A caution: We may not be able to distinguish whether the tool is figuring out how to do these things, or whether the tool designer just wrote them into the tool. One possible way to tell these apart is that we don't expect the tool designer to have thought of everything -- we'd find boundaries that the tool couldn't go beyond.

We're looking for the tool to become "better", so one could watch whether the error rate decreases as the tool is used.

However, we don't want to penalize the tool if it's very competent to begin with -- that would measure how much training and data gathering effort the authors put into it. So one would want to include both the absolute error rate and the improvement in the "score".

Another measure is, how long (how many steps; how much dialog) does it take for the tool to do what the user wants? Does this get shorter?

How easy is it to deliberately confuse the tool? Does it have a good recovery?

How natural is the interface? Is the user limited to very specific requests? Are there only menus and forms?

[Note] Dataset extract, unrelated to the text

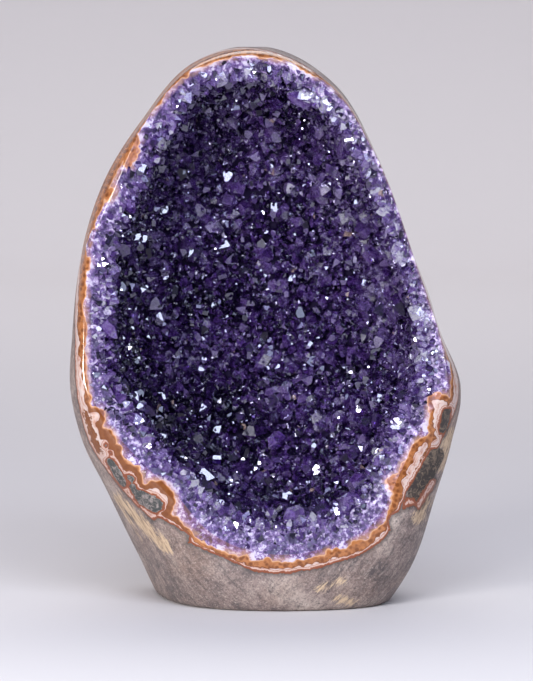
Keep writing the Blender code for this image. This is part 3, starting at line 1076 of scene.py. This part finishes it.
def make_points():
    """The points that fill the hollow, the tiny ones on their sides, and the pale ones along the rim."""
    rng = np.random.default_rng(SEED)
    shapes = [crystal_shape(rng) for _ in range(SHAPES)]
    tints = [crystal_material(*tint) for tint in TINTS]
    names = ("large_amethyst_points", "amethyst_points", "small_amethyst_points", "late_amethyst_points")
    tries = rng.uniform((0, 0), (TAU, QUARTER), (POINT_TRIES, 2))
    late = tries[keep_apart(floor_point(tries[:, 0], tries[:, 1]), LATE_POINTS["spacing"], {})]
    for kind, sites, name in zip(POINT_KINDS + (LATE_POINTS,), spread_sites(rng) + [late], names):
        turn, angle = sites[:, 0], sites[:, 1]
        floor = floor_point(turn, angle)
        normals = floor_normal(turn, angle) + (0, -FORWARD_LEAN, 0)
        depth = floor[:, 1] - FACE_Y - LEAN * floor[:, 2] - kind["rise"][0]
        paleness = np.exp(-np.maximum(depth, 0) / around(PALE_DEPTH, turn)) + patchy(floor, *PALE_PATCHES)
        add_points(name, rng, shapes, kind, floor, normals, paleness, tints)
    turn, share = rim_sites(rng).T
    places = lip_point(turn, share)
    inward = np.stack([-np.cos(turn), np.full(len(turn), -RIM_FORWARD), -np.sin(turn)], axis=-1)
    paleness = RIM_PALENESS - RIM_PALE_FALL * share + patchy(places, *RIM_PALE_PATCHES)
    add_points("rim_points", rng, shapes, RIM_POINTS, places, inward, paleness, tints)


# The photograph's camera: its picture, its focal length in pixels, its place, and how far it looks down.
IMAGE_WIDTH, IMAGE_HEIGHT = 533, 681
FOCAL_PX = 3812.0
SENSOR_MM = 36.0
CAMERA_Y, CAMERA_Z = -3.368, 0.497
CAMERA_PITCH = math.radians(4.523)

# The round pale floor: its radius, the bend up into its wall, the wall's top, and its gap below the base.
STAGE_RADIUS, STAGE_BEND, STAGE_HEIGHT = 4.6, 0.8, 3.2
STAGE_BELOW = 0.0002
BEND_STEPS, STAGE_STEPS = 12, 96
STAGE_COLOUR = (0.68, 0.65, 0.655)

# Each light's name, place, what it points at, width and height in metres, watts and colour.
MIDDLE = (0, 0, 0.24)
LIGHTS = (
    ("left_softbox", (-1.3, -1.9, 0.50), MIDDLE, (0.5, 0.35), 42, (1.0, 0.99, 0.98)),
    ("left_lamp", (-0.5, -2.2, 1.15), MIDDLE, (0.3, 0.3), 10, (1.0, 0.99, 0.98)),
    ("right_lamp", (0.75, -2.1, 0.85), MIDDLE, (0.3, 0.3), 6, (0.90, 0.94, 1.0)),
    ("right_softbox", (1.3, -2.1, 1.05), MIDDLE, (1.3, 1.1), 12, (0.70, 0.80, 1.0)),
    ("top_softbox", (0.2, -1.7, 1.75), MIDDLE, (1.7, 0.65), 32, (0.80, 0.88, 1.0)),
    ("backdrop_softbox", (0, 3.4, 4.4), (0, 3.4, 0), (5.0, 3.4), 144, (1.0, 1.0, 1.0)),
)
ROOM_COLOUR = (0.66, 0.68, 0.90)
ROOM_STRENGTH = 0.30


def make_camera():
    data = bpy.data.cameras.new("camera")
    data.sensor_width = SENSOR_MM
    data.lens = FOCAL_PX / max(IMAGE_WIDTH, IMAGE_HEIGHT) * SENSOR_MM
    data.clip_end = 50
    camera = bpy.data.objects.new("camera", data)
    camera.location = (0, CAMERA_Y, CAMERA_Z)
    camera.rotation_euler = (math.pi / 2 - CAMERA_PITCH, 0, 0)
    bpy.context.scene.collection.objects.link(camera)
    bpy.context.scene.camera = camera


def add_softbox(name, location, target, size, power, colour):
    data = bpy.data.lights.new(name, "AREA")
    data.shape = "RECTANGLE"
    data.size, data.size_y = size
    data.energy = power
    data.color = colour
    lamp = bpy.data.objects.new(name, data)
    lamp.location = location
    lamp.rotation_euler = (Vector(target) - Vector(location)).to_track_quat("-Z", "Y").to_euler()
    bpy.context.scene.collection.objects.link(lamp)


def make_stage():
    """A round pale floor that curves up all round into a wall."""
    profile = [(0.0, 0.0)]
    for i in range(BEND_STEPS + 1):
        angle = QUARTER * i / BEND_STEPS
        profile.append((STAGE_RADIUS + STAGE_BEND * math.sin(angle), STAGE_BEND * (1 - math.cos(angle))))
    profile.append((STAGE_RADIUS + STAGE_BEND, STAGE_HEIGHT))
    bm = bmesh.new()
    line = [bm.verts.new((radius, 0, z - STAGE_BELOW)) for radius, z in profile]
    edges = [bm.edges.new(pair) for pair in zip(line, line[1:])]
    bmesh.ops.spin(bm, geom=line + edges, cent=(0, 0, 0), axis=(0, 0, 1), angle=TAU, steps=STAGE_STEPS)
    bmesh.ops.remove_doubles(bm, verts=bm.verts[:], dist=1e-4)
    mesh = bpy.data.meshes.new("backdrop")
    bm.to_mesh(mesh)
    bm.free()
    graph = Graph("backdrop")
    mesh.materials.append(graph.set(Base_Color=STAGE_COLOUR, Roughness=0.9, Specular_IOR_Level=0.1))
    stage = bpy.data.objects.new("backdrop", mesh)
    bpy.context.scene.collection.objects.link(stage)
    stage.data.shade_smooth()


def make_light():
    """The key softbox and a lamp at the left, dimmer ones at the right, one above and one on the backdrop."""
    for light in LIGHTS:
        add_softbox(*light)
    world = bpy.data.worlds.new("room")
    world.use_nodes = True
    background = world.node_tree.nodes["Background"]
    background.inputs["Color"].default_value = (*ROOM_COLOUR, 1)
    background.inputs["Strength"].default_value = ROOM_STRENGTH
    bpy.context.scene.world = world


def set_render():
    scene = bpy.context.scene
    scene.view_settings.view_transform = "Standard"
    scene.cycles.use_denoising = True
    scene.cycles.max_bounces = 14
    scene.cycles.transmission_bounces = 10
    scene.cycles.sample_clamp_indirect = 6.0
    scene.cycles.caustics_reflective = False


make_camera()
make_stage()
make_light()
make_stone()
make_crust()
make_points()
set_render()

bpy.context.view_layer.update()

More generally, how much intelligence is required for the service the tool is trying to provide? How hard is the task it's trying to perform?
A problem in rating tools that perform different tasks is: How do we take into account the difficulty of the task that they're trying to perform? Here, we might need to rely on experts in user interfaces, who would know the relative difficulty of the tasks. For instance, a natural language interface that uses speech is harder than one that uses typed sentences. A tool that has a small, fixed, set of "domains" for which it can recognize requests, and always picks one of them, is simpler than one that tries to determine when the user is talking about a domain it doesn't know about. And it would be considerably harder for the tool to try to add that new domain to its repertoire!
Can the tool eventually do things that it couldn't do before?